Keep only those lines of the records that include the string "into".
---
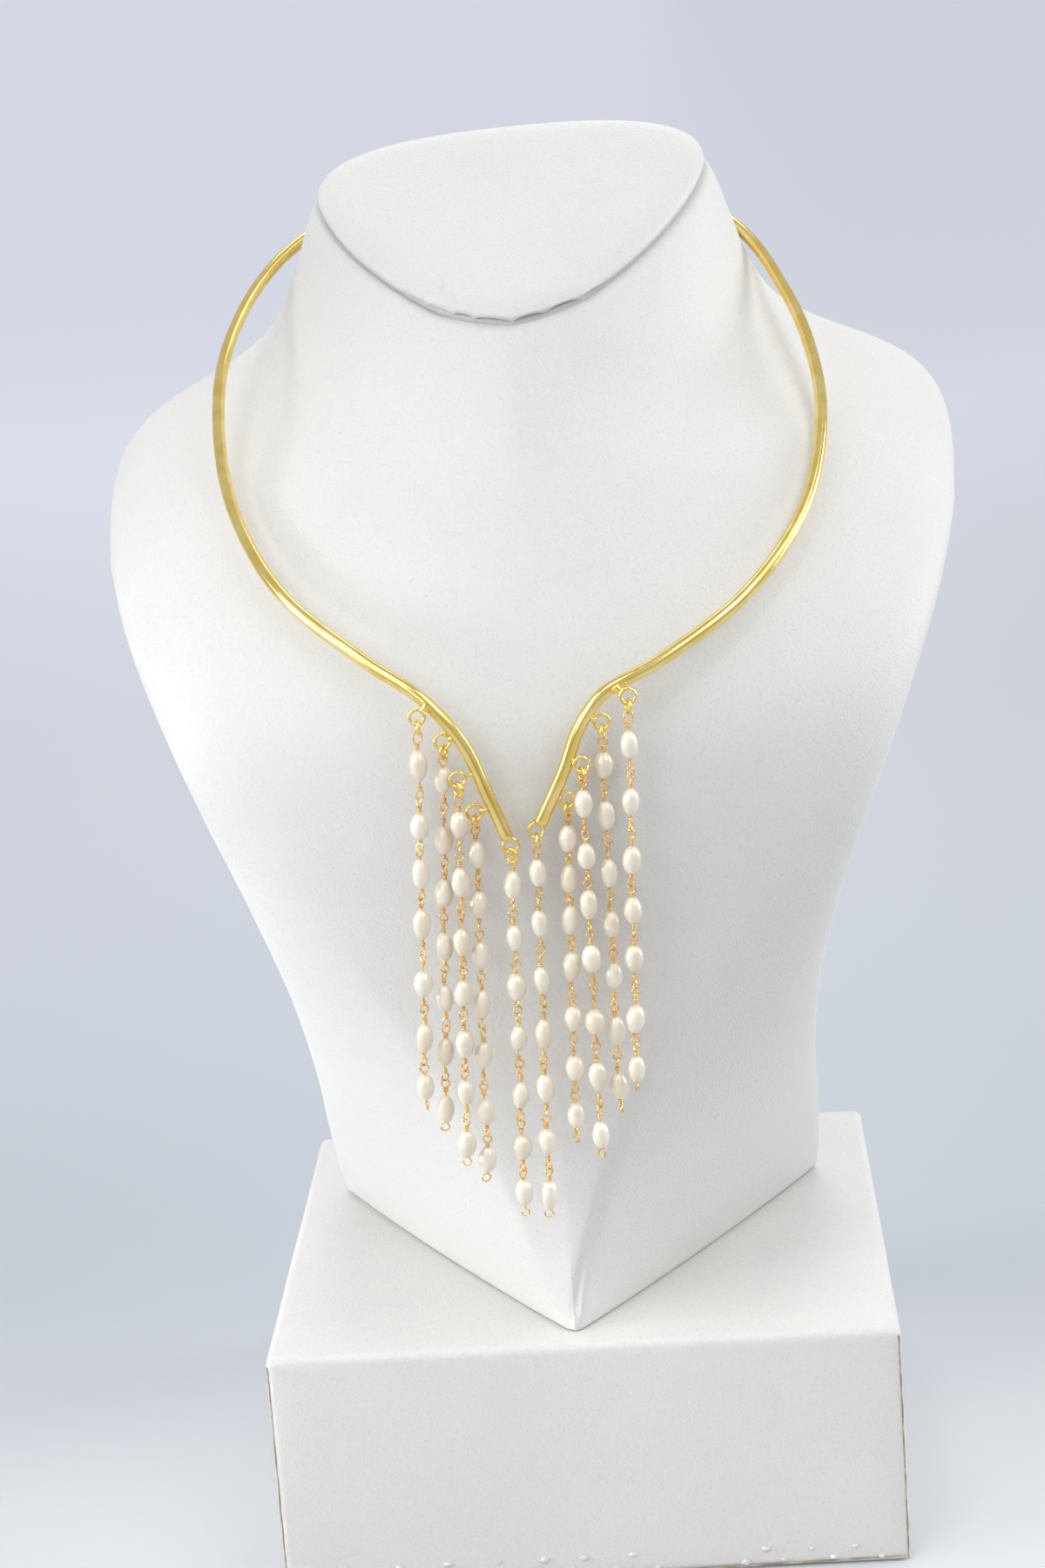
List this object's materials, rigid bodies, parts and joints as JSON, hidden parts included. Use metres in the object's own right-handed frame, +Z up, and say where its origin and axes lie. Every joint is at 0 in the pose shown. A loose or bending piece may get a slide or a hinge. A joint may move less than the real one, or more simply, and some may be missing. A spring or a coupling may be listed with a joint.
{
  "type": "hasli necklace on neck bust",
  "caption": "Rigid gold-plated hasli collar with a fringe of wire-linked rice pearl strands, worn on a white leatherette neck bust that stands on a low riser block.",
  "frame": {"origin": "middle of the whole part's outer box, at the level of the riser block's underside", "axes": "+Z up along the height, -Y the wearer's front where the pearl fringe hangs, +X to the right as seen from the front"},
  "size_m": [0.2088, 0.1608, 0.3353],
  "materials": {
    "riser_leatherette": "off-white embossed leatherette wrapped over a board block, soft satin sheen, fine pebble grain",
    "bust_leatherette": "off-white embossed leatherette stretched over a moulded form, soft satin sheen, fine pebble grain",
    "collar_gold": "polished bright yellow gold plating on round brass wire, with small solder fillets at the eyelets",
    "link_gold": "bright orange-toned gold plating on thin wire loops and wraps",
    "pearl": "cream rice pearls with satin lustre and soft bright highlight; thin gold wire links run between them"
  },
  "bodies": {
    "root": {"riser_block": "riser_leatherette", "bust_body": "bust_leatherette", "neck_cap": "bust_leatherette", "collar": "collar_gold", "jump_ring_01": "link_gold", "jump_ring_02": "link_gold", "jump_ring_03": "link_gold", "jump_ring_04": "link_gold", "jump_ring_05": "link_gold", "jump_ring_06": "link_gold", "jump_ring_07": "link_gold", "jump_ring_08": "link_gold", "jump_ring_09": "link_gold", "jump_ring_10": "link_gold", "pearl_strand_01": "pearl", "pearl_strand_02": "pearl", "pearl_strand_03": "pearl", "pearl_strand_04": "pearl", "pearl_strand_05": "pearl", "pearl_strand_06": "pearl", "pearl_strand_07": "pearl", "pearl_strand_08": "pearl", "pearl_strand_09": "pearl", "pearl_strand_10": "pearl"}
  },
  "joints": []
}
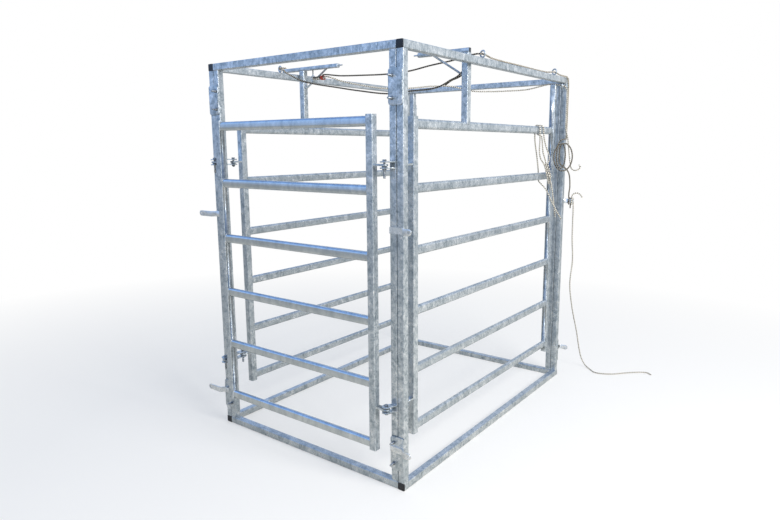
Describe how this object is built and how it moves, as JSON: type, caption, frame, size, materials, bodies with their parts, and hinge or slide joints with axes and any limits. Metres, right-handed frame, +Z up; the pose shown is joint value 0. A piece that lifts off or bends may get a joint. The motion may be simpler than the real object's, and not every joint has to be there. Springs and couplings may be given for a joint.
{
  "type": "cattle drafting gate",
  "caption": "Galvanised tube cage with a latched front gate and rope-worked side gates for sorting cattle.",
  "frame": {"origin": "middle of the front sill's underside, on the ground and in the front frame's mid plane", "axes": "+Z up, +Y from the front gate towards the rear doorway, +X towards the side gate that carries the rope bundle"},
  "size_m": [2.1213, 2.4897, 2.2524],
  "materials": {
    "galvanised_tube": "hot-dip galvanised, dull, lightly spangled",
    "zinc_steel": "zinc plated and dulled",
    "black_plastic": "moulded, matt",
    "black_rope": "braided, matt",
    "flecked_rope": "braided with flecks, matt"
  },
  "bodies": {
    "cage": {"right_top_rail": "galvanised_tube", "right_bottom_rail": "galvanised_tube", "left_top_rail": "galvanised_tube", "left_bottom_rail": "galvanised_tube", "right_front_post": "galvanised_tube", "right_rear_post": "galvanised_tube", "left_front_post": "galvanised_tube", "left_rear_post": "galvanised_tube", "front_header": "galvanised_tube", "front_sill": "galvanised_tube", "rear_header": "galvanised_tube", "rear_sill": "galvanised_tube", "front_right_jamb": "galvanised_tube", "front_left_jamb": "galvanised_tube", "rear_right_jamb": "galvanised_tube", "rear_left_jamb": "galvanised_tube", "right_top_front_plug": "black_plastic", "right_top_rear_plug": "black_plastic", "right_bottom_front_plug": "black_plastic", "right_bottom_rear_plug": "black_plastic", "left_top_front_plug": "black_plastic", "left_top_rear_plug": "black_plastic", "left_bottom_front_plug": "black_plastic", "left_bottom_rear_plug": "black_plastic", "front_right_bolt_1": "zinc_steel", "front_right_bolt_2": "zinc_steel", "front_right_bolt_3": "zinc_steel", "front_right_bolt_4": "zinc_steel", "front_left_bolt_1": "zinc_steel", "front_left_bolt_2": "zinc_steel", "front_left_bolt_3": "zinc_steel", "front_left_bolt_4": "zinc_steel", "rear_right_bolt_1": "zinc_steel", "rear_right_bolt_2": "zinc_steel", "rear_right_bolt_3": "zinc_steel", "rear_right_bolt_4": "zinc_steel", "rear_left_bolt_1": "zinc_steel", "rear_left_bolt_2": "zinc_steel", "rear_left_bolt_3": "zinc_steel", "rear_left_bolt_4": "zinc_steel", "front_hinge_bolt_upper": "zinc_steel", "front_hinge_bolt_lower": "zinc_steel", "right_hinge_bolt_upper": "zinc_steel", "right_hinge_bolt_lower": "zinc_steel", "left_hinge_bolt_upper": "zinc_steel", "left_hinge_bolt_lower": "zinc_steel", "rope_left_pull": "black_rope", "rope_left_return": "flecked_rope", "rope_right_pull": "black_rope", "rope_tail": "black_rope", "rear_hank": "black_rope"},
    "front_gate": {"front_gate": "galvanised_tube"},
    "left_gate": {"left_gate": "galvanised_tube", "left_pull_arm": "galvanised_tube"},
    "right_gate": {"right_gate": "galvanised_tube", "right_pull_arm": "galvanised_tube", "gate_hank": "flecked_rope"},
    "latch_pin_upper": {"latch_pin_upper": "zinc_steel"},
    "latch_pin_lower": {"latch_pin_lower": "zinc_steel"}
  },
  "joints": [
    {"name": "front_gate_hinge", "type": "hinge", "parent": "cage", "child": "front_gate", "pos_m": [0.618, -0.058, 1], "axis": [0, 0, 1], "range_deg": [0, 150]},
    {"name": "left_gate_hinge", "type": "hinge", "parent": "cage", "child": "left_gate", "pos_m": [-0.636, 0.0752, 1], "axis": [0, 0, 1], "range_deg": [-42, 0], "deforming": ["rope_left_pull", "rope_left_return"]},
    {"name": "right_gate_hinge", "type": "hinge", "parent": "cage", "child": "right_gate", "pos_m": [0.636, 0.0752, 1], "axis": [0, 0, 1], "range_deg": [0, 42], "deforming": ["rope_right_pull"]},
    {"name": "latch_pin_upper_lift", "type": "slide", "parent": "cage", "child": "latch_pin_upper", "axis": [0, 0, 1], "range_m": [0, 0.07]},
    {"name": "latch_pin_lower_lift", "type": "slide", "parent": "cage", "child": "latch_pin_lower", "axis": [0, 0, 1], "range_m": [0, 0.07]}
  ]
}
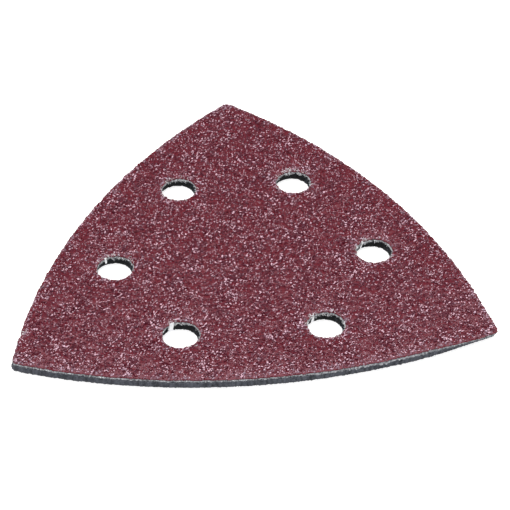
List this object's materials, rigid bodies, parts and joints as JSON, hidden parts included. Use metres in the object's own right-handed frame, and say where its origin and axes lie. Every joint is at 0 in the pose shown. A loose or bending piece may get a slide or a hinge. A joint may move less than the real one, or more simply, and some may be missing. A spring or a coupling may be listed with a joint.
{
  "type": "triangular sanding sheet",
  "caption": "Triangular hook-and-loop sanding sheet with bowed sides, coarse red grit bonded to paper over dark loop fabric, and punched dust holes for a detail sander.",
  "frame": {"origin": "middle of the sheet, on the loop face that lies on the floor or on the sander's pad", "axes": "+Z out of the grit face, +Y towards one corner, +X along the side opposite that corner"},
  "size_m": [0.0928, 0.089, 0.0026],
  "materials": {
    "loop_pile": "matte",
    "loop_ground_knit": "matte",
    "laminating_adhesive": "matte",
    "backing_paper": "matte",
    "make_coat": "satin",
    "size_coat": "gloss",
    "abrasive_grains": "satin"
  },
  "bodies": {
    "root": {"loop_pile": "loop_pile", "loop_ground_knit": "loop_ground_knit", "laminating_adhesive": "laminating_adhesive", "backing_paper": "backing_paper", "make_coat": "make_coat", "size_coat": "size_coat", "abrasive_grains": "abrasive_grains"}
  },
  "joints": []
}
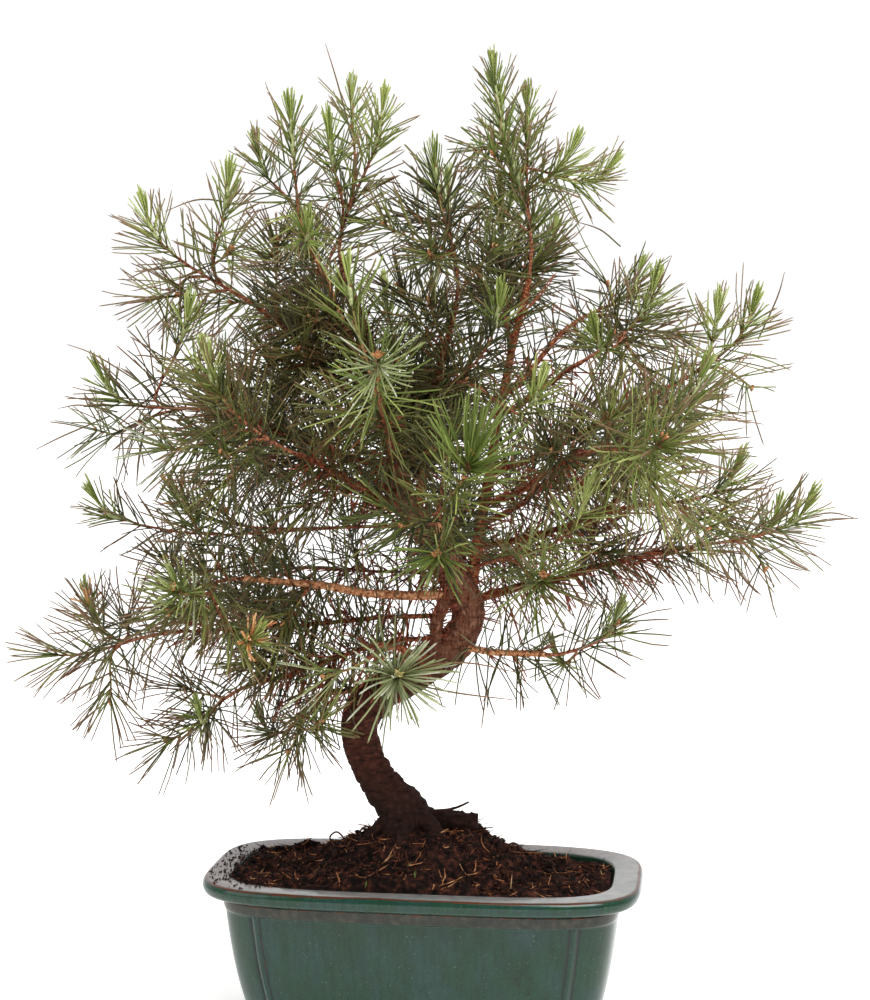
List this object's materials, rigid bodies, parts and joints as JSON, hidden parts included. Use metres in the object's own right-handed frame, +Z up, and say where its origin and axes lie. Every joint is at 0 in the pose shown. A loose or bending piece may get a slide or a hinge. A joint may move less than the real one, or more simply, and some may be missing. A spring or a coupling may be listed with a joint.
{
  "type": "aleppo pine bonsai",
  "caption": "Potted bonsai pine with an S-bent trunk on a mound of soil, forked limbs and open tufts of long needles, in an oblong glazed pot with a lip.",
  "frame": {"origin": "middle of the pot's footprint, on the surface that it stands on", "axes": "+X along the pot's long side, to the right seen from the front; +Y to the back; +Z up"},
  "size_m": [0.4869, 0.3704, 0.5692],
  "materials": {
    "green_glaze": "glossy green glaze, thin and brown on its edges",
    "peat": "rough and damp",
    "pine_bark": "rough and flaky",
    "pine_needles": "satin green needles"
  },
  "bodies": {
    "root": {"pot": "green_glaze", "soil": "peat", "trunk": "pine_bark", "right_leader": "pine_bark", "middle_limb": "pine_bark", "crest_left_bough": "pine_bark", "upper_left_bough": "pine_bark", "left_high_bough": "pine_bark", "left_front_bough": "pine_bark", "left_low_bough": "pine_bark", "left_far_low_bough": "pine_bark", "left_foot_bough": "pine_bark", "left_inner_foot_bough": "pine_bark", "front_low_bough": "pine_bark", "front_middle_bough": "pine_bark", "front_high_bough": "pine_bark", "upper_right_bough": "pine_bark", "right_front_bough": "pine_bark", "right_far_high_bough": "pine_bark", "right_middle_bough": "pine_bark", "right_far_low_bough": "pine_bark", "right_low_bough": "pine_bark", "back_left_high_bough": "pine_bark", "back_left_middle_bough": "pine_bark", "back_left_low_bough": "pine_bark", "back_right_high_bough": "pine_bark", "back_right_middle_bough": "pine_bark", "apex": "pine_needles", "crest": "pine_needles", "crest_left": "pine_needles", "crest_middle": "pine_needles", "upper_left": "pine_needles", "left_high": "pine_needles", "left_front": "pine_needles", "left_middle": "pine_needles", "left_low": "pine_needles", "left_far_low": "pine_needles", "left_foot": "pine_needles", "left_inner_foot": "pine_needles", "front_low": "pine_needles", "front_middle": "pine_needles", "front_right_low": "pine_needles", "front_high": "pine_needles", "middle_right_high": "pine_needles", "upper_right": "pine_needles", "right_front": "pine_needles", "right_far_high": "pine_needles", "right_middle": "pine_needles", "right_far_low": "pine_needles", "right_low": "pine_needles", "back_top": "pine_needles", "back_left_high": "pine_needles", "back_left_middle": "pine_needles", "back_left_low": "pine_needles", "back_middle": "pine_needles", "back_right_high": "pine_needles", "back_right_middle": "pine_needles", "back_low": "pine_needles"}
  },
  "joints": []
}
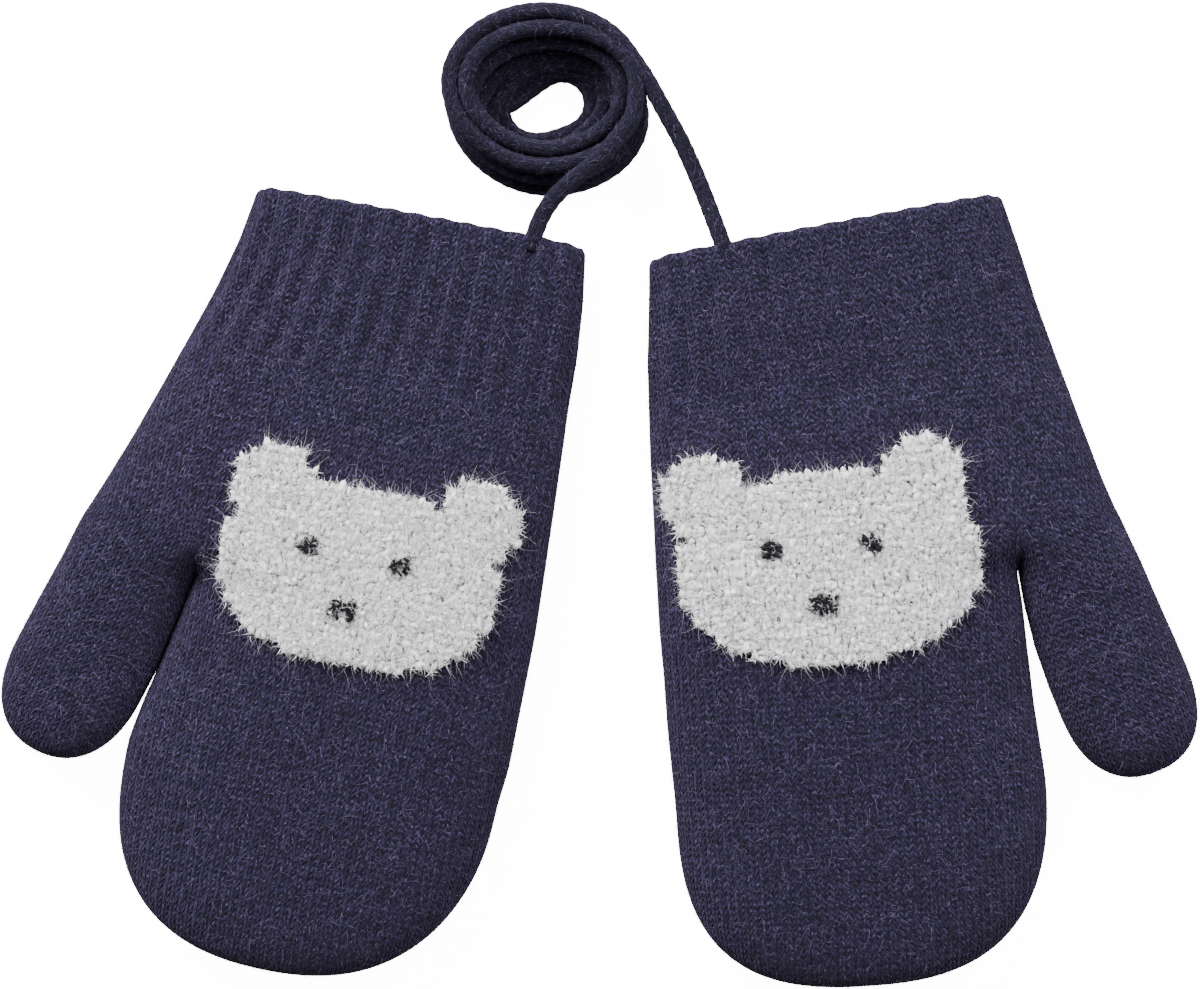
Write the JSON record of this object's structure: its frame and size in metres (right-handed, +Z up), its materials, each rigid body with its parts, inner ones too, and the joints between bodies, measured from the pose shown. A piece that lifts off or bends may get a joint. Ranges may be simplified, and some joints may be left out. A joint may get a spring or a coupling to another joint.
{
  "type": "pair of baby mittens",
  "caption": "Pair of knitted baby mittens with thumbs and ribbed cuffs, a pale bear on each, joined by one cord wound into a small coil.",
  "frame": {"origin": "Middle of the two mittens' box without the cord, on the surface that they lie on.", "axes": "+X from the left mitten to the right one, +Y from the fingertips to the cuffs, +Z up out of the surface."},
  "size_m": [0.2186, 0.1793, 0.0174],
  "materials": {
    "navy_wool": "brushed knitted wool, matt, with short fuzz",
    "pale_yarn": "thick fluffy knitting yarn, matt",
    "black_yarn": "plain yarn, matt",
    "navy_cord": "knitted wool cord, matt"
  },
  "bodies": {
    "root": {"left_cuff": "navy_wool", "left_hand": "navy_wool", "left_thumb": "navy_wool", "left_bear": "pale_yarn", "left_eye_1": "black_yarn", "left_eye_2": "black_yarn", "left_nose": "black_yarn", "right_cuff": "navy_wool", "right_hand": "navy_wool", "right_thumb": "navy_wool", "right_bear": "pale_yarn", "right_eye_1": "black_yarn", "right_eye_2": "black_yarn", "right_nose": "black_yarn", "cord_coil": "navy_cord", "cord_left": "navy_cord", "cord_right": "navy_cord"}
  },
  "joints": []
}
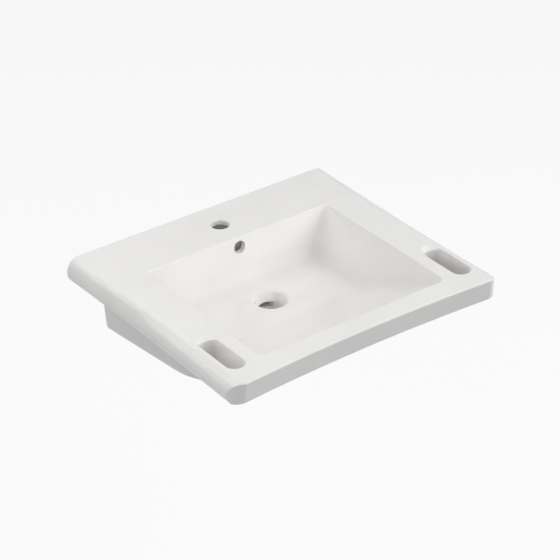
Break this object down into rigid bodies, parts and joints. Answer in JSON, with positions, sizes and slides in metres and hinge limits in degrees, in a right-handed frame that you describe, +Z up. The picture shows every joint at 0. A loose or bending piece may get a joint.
---
• [Answer to this exercise]:
  "caption": "Pair of knitted baby mittens with thumbs and ribbed cuffs, a pale bear on each, joined by one cord wound into a small coil.",
Break this object down into rigid bodies, parts and joints. Answer in JSON, with positions, sizes and slides in metres and hinge limits in degrees, in a right-handed frame that you describe, +Z up. The picture shows every joint at 0. A loose or bending piece may get a joint.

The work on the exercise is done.